VoIP Call problems
MINOR Closed VoIP
STATUS
Closed
CREATED
Jan 06, 03:41 PM (1¾ days ago)
AFFECTED
VoIP
STARTED
Jan 06, 03:40 PM (1¾ days ago)
CLOSED
Jan 07, 10:00 AM (1 day ago)
REFERENCE
42820 / AA42820
MASTODON
INFORMATION
  • INITIAL
    1¾ days ago by Andrew

    We're needing to restart our VoIP servers due to them having problems.

  • UPDATE
    1¾ days ago by Andrew

    Our VoIP servers had got in to a state where they were not clearing old calls and were unable to accept new calls.

  • UPDATE
    1¾ days ago by Andrew

    Our A voice server has been restart and is back in service - load has reduced across the board and we are monitoring.

  • UPDATE
    1¾ days ago by Andrew

    Our call levels are looking back to normal.

  • UPDATE
    1 day ago by David

    We are still seeing delays with our servers processing some SIP requests. This is under review.

  • UPDATE
    1 day ago by Andrew

    We've identified the cause of our problem and have implemented a fix. We're currently monitoring.

  • RESOLUTION
    1 day ago by Andrew

    Thank you for your patience with this - the problem would have affected SIP messages some of the time, and caused either a few seconds of delay in connecting a call or a call timing out and failing.

    The problem was to do with round trip times between our datacentres. Late last year one of our layer 2 links between Maidenhead and London was cut off without warning - we believe due the supplier having financial problems and the datacentre unplugged them, completely. We have 2 links between London and Maidenhead so this wasn't disruptive but it lowered our resilience. We connected up a new Layer 2 link to replace the one that was cut off.
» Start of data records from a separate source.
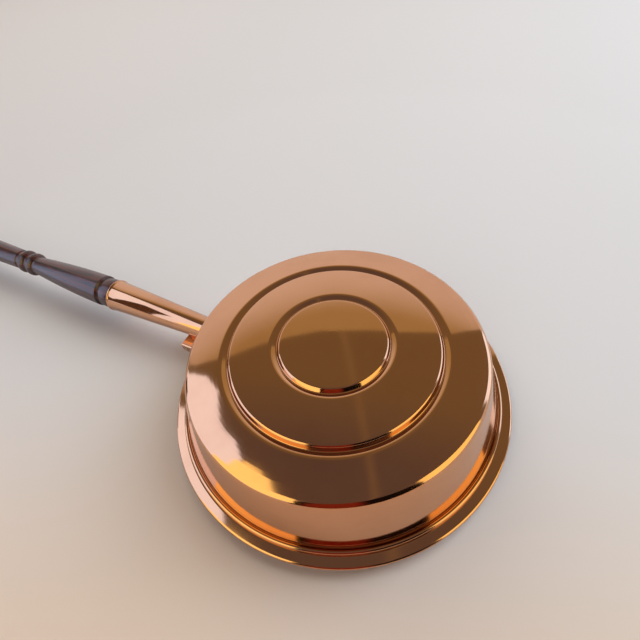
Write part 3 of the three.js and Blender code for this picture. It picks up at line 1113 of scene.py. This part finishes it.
@dataclass
class HangingGear:
    """The brass screw eye in the handle's end and the ring that hangs in it."""

    wire: float = 1.25
    hole: float = 2.1
    stem: float = 2.4
    shank_length: float = 20.0
    gap: float = 0.3
    ring_wire: float = 1.6
    ring_radius: float = 13.0
    ring_flat: float = 0.25

    def build(self, handle_end: float, height: float) -> None:
        """Makes the eye and the ring.

        Args:
            handle_end: Distance of the wood's end from the pan's axis.
            height: Height of the handle's axis.
        """
        loop_radius = self.hole + self.wire
        distance = handle_end + self.gap + self.stem + loop_radius
        centre = Vector((-distance, 0, height))
        section = arc((loop_radius, 0.0), self.wire, 0, 345, 23)
        eye = turned("brass_screw_eye", section, 64, pointing(centre, Vector((0, 1, 0))))
        shank_end = distance - loop_radius
        low = handle_end - self.shank_length
        shank = [
            (0.0, low), (0.35, low), (self.wire, low + 4.0), (self.wire, handle_end + 0.4),
            (self.wire * 1.02, shank_end - 0.9), (self.wire * 0.98, shank_end), (0.0, shank_end),
        ]
        carved(eye, Carve.JOIN, turned("shank", shank, FASTENER_STEPS, along(height)))
        dress(eye, BRASS, Body.PAN, "screw_eye")
        self._ring(distance, height)

    def _ring(self, distance: float, height: float) -> None:
        """The hanging ring, bent from one wire and brazed where its ends meet."""
        middle = Vector((-distance, 0, height - self.ring_radius))
        section = arc((self.ring_radius, 0.0), self.ring_wire, 0, 345, 23)
        ring = turned("brass_hanging_ring", section, 120, pointing(middle, Vector((-1, 0, 0))))
        for vertex in ring.data.vertices:
            away = vertex.co / MM - middle
            turn = math.degrees(math.atan2(away.y, -away.z))
            swell = math.exp(-((turn / 4.0) ** 2))
            spine = Vector((0, away.y, away.z)).normalized() * self.ring_radius
            vertex.co = (middle + spine + (away - spine) * (1 - self.ring_flat * 0.5 * swell)) * MM
        ring.data.update()
        dress(ring, BRASS, Body.RING, "hanging_ring")


# ---------------------------------------------------------------- lid


@dataclass
class Lid:
    """The dished copper lid that the pan stands on, with its wired brim and hinge leaf."""

    sheet: float = 1.2
    panel_radius: float = 124.5
    wall_run: float = 7.5
    brim_bottom: float = 12.0
    brim_slope: float = 9.0
    slope_start: float = 144.4
    brim_radius: float = 152.8
    curl_centre_radius: float = 150.85
    curl_inner: float = 0.75
    curl_end: float = -190.0
    wire_radius: float = 0.5
    rounding: float = 5.0
    fillet: float = 3.0
    slope_rounding: float = 6.0
    rings: tuple[tuple[float, float], ...] = ((48.0, 10.0), (95.0, 11.0))
    ring_depth: float = 2.0
    ring_slope: float = 2.0
    ring_rounding: float = 1.6
    notch_half: float = 21.3
    notch_start: float = 145.6
    leaf_bottom: float = 10.1
    leaf_thickness: float = 1.6
    leaf_start: float = 129.6
    leaf_half: float = 18.7
    leaf_corner: float = 3.0
    knuckle_radius: float = 3.6
    bore_radius: float = 1.9
    rivet_distance: float = 134.1
    rivet_pitch: float = 11.0
    gap: float = 0.3
    rivet: Rivet = field(default_factory=Rivet)

    def outline(self) -> list[Point]:
        """Lower face from the middle to the inside of the rolled edge."""
        corners: list[tuple[float, float, float]] = [(0.0, 0.0, 0.0)]
        for radius, width in self.rings:
            corners += [
                (radius - width, 0.0, self.ring_rounding),
                (radius - width + self.ring_slope, self.ring_depth, self.ring_rounding),
                (radius - self.ring_slope, self.ring_depth, self.ring_rounding),
                (radius, 0.0, self.ring_rounding),
            ]
        corners += [
            (self.panel_radius - self.wall_run, 0.0, self.rounding),
            (self.panel_radius, self.brim_bottom, self.fillet),
            (self.slope_start, self.brim_bottom, self.slope_rounding),
            self._slope_end(),
        ]
        curl = arc(self.curl_centre, self.curl_inner, 90 - self.brim_slope, self.curl_end, 20)
        return rounded(corners, 12)[:-1] + curl

    @property
    def curl_centre(self) -> Point:
        """Middle of the wire in the brim's rolled edge."""
        drop = (self.curl_centre_radius - self.slope_start) * math.tan(math.radians(self.brim_slope))
        return self.curl_centre_radius, self.brim_bottom - drop - self.curl_inner

    def _slope_end(self) -> tuple[float, float, float]:
        """Where the sloping brim meets its rolled edge."""
        turn = math.radians(90 - self.brim_slope)
        radius, height = self.curl_centre
        return radius + self.curl_inner * math.cos(turn), height + self.curl_inner * math.sin(turn), 0.0

    def build(self, saddle: Saddle) -> None:
        """Makes the lid's sheet, its wire, the hinge leaf and its rivets.

        Args:
            saddle: The saddle whose pin the leaf turns on.
        """
        panel = turned("lid_shell", sheet_section(self.outline(), self.sheet), BODY_STEPS)
        notch = extruded(
            "notch", [(self.notch_start, -CARVE_MARGIN), (saddle.ear_end, -CARVE_MARGIN),
                      (saddle.ear_end, saddle.web_bottom), (self.notch_start, saddle.web_bottom)],
            -self.notch_half, self.notch_half, side_on,
        )
        carved(panel, Carve.CUT, notch)
        dress(panel, COPPER, Body.LID, "lid_panel")
        opening = 2 * math.degrees(math.asin(self.notch_half / self.curl_centre_radius))
        wire_section = arc(self.curl_centre, self.wire_radius, 0, 345, 23)
        wire = turned("lid_edge_wire", wire_section, BODY_STEPS, gap=opening)
        dress(wire, STEEL, Body.LID, "lid_rim_wire")
        self._leaf(saddle)
        grip = self.sheet + self.gap + self.leaf_thickness
        for number in (1, 2, 3):
            position = Vector((
                -self.rivet_distance, (number - 2) * self.rivet_pitch, self.leaf_bottom + grip / 2,
            ))
            piece = self.rivet.build(f"leaf_stud_{number}", grip, position, Vector((0, 0, 1)))
            dress(piece, COPPER, Body.LID, f"leaf_rivet_{number}")

    def _leaf(self, saddle: Saddle) -> None:
        """The hinge leaf, its end rolled round the pin with a fine gap where the roll closes."""
        centre = (saddle.pin_distance, saddle.pin_height)
        top = self.leaf_bottom + self.leaf_thickness
        roll = [
            *arc(centre, self.knuckle_radius, -90, 205, 40),
            *reversed(arc(centre, self.bore_radius, -90, 205, 30)),
        ]
        section = [
            (self.leaf_start, self.leaf_bottom), *roll, (self.leaf_start, top),
        ]
        side = extruded(
            "hinge_strap", section, -self.leaf_half, self.leaf_half, side_on
        )
        low, high = self.leaf_start, saddle.pin_distance + self.knuckle_radius + CARVE_MARGIN
        plan = rounded(
            [(high, 0.0, 0.0), (high, self.leaf_half, 0.0), (low, self.leaf_half, self.leaf_corner),
             (low, -self.leaf_half, self.leaf_corner), (high, -self.leaf_half, 0.0), (high, 0.0, 0.0)], 8,
        )[:-1]
        blank = extruded("plan", plan, 0.0, 30.0, lambda u, v, run: Vector((-u, v, run)))
        carved(side, Carve.KEEP_COMMON, blank)
        dress(side, COPPER, Body.LID, "hinge_leaf")


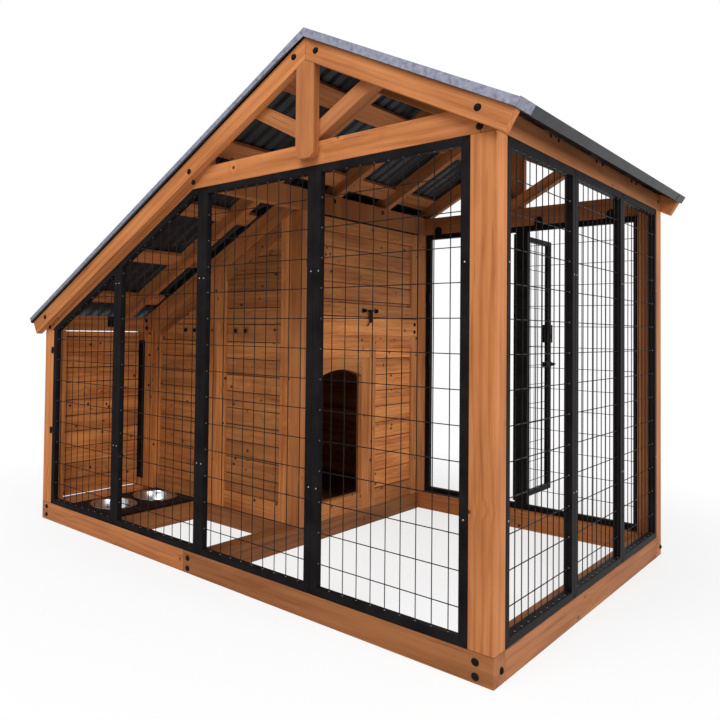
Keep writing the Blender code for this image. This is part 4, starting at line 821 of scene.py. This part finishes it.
def wire_tree():
    labels = (("Wire", "Float"), ("Bead", "Float"), ("Finish", "Material"))
    tree, given = new_tree("welded wires", *labels, ("Bead highlight finish", "Material"))
    lines = add(tree, "GeometryNodeMeshToCurve", {0: given["Geometry"]}).outputs[0]
    circle = {"Resolution": 6, "Radius": maths(tree, "MULTIPLY", given["Wire"], 0.5)}
    section = add(tree, "GeometryNodeCurvePrimitiveCircle", circle).outputs[0]
    swept = add(tree, "GeometryNodeCurveToMesh", {0: lines, 1: section, "Fill Caps": True})
    ball = add(tree, "GeometryNodeMeshIcoSphere", {"Radius": given["Bead"], "Subdivisions": 1})
    marked = {0: ball.outputs[0], "Name": "bead", "Value": 1.0}
    ball = add(tree, "GeometryNodeStoreNamedAttribute", marked).outputs[0]
    places = {"Points": given["Geometry"], "Instance": ball}
    joined = tree.nodes.new("GeometryNodeJoinGeometry")
    for part in (add(tree, "GeometryNodeInstanceOnPoints", places), swept):
        tree.links.new(part.outputs[0], joined.inputs[0])
    smooth = add(tree, "GeometryNodeSetShadeSmooth", {0: joined.outputs[0]}).outputs[0]
    beads = (named(tree, "bead", "FLOAT"), given["Bead highlight finish"])
    return end_tree(tree, smooth, given["Finish"], beads)


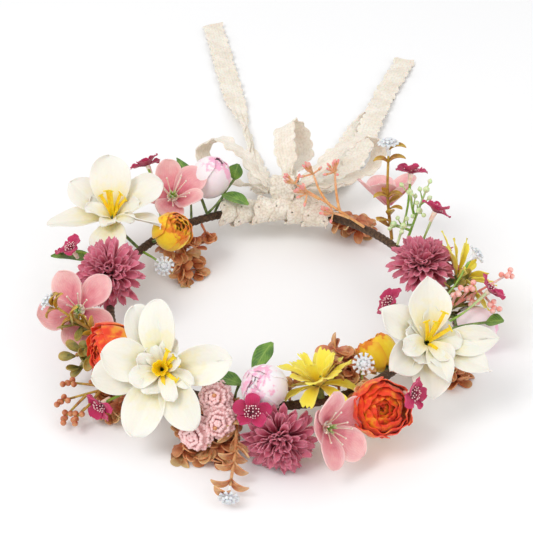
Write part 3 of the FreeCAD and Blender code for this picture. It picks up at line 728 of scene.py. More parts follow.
def chrysanthemum(name, spin):
    """A mauve double bloom: rings of folded, toothed petals, long outside and curled in at the heart."""
    chance = dice(name)
    seat, way = seat_of(cad_solids(f"{name}_head")[0])
    place = bloom_matrix(seat, way, spin)
    petals = Shape()
    # Each ring: petals, length, width, slope at the base and at the tip, radius and height of the feet.
    rings = [
        (20, 18.5, 5.0, 26, -18, 2.6, 2.0), (21, 17.8, 4.8, 38, -2, 2.4, 2.8),
        (20, 17.0, 4.8, 48, 14, 2.2, 3.5), (19, 16.2, 4.6, 58, 30, 2.0, 4.2),
        (16, 15.4, 4.4, 68, 46, 1.7, 4.8), (13, 14.4, 4.2, 76, 66, 1.4, 5.3),
        (9, 13.0, 4.0, 84, 92, 1.0, 5.7), (5, 11.0, 3.8, 88, 118, 0.6, 6.0),
    ]
    for number, (count, length, width, foot, tip, radius, height) in enumerate(rings):
        for k in range(count):
            petals.petal(
                length * chance.uniform(0.88, 1.1), width * chance.uniform(0.85, 1.1),
                (foot + chance.uniform(-9, 9), tip + chance.uniform(-26, 26)), (1.6, 0.6),
                base=0.35, peak=0.72, notch=0.1, teeth=chance.choice([1, 2]), ruffle=0.6,
                phase=chance.uniform(0, 6), tone=chance.uniform(0, 1), rows=9, columns=7,
                matrix=place @ ring_matrix(
                    (k + 0.5 * (number % 2)) * 360 / count + chance.uniform(-6, 6), radius, height,
                    chance.uniform(-18, 18)))
    petals.finish(f"{name}.petals", MAUVE, "mauve_fabric", [f"{name}_head"])


def wrapped_petal(petals, place, radius, turn, half_angle, foot, tip, flare, wave, chance, stretch=1.0):
    """A petal that lies on a ball: from its foot to its tip, both as degrees from where the bloom looks."""
    rows, columns = 13, 11
    s, t = np.meshgrid(np.linspace(0, 1, rows), np.linspace(-1, 1, columns), indexing="ij")
    lip = 1 - 0.16 * np.abs(t) ** 3
    polar = np.radians(foot + (tip - foot) * s * lip)
    widening = 0.35 + 0.65 * np.sin(math.pi / 2 * np.minimum(1, s * 1.7))
    round_about = np.radians(turn + half_angle * t * widening)
    ripple = wave * s**2 * np.sin(t * chance.uniform(5, 9) + chance.uniform(0, 6))
    reach = radius * (1 + flare * s**4 + ripple + 0.05 * t * (1 if chance.uniform() > 0.5 else -1))
    x = reach * np.sin(polar) * np.cos(round_about)
    y = reach * np.sin(polar) * np.sin(round_about)
    z = reach * np.cos(polar) * stretch
    shades = np.stack([s, t, np.full_like(s, chance.uniform(0, 1))], axis=2)
    petals.sheet(np.stack([x, y, z], axis=2), shades, FINE_FABRIC, place)


def wrapped_bloom(name, look, slot, layers, lift, stretch=1.0, heart=0.0):
    """A double bloom of petals that wrap round each other, as ranunculus and peony buds have.

    heart is the height of the closed core under a bud's tips, if it has one.
    """
    chance = dice(name)
    faces = cad_solids(f"{name}_head")[0]
    seat, way = seat_of(faces)
    place = bloom_matrix(seat + way * lift, way, chance.uniform(0, 360))
    petals = Shape()
    for radius, count, foot, tip, flare, wave in layers:
        start = chance.uniform(0, 360)
        for k in range(count):
            wrapped_petal(
                petals, place, radius * chance.uniform(0.96, 1.04), start + k * 360 / count, 230 / count,
                foot, tip + chance.uniform(-5, 5), flare, wave, chance, stretch)
    if heart:
        petals.bead([0, 0, -heart / 2], [0, 0, heart], heart / 2, 0.3, 14, matrix=place)
    petals.finish(f"{name}.petals", look, slot, [f"{name}_head"])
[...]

    The replacement link was slightly higher latency. Our VoIP system uses backend SQL and Redis servers, and as part of a SIP registrations or SIP calls a number of SQL and Redis queries are made to gather the data needed. We had got to a tipping point where the quantity of lookups required to process SIP messages and the increase in the latency between sites built up to enough to cause SIP timeouts and retries (which generally happen at 500ms).

    The fix we did today, was simply to make the master Redis server the one local to our VoIP servers, and therefore not needing to traverse between datacentres.

    This has taken us a little while to figure out - our investigations initially were showing SQL and Redis queries themselves being processed quickly - it wasn't until deeper investigation in to the which nodes were passing the traffic between themselves did the inter-site latency we realised that along with the quantity of queries that are required that this was the cause of the latency.

    Our processing time for SIP messages is now back to a healthy < 50ms.

  • Closed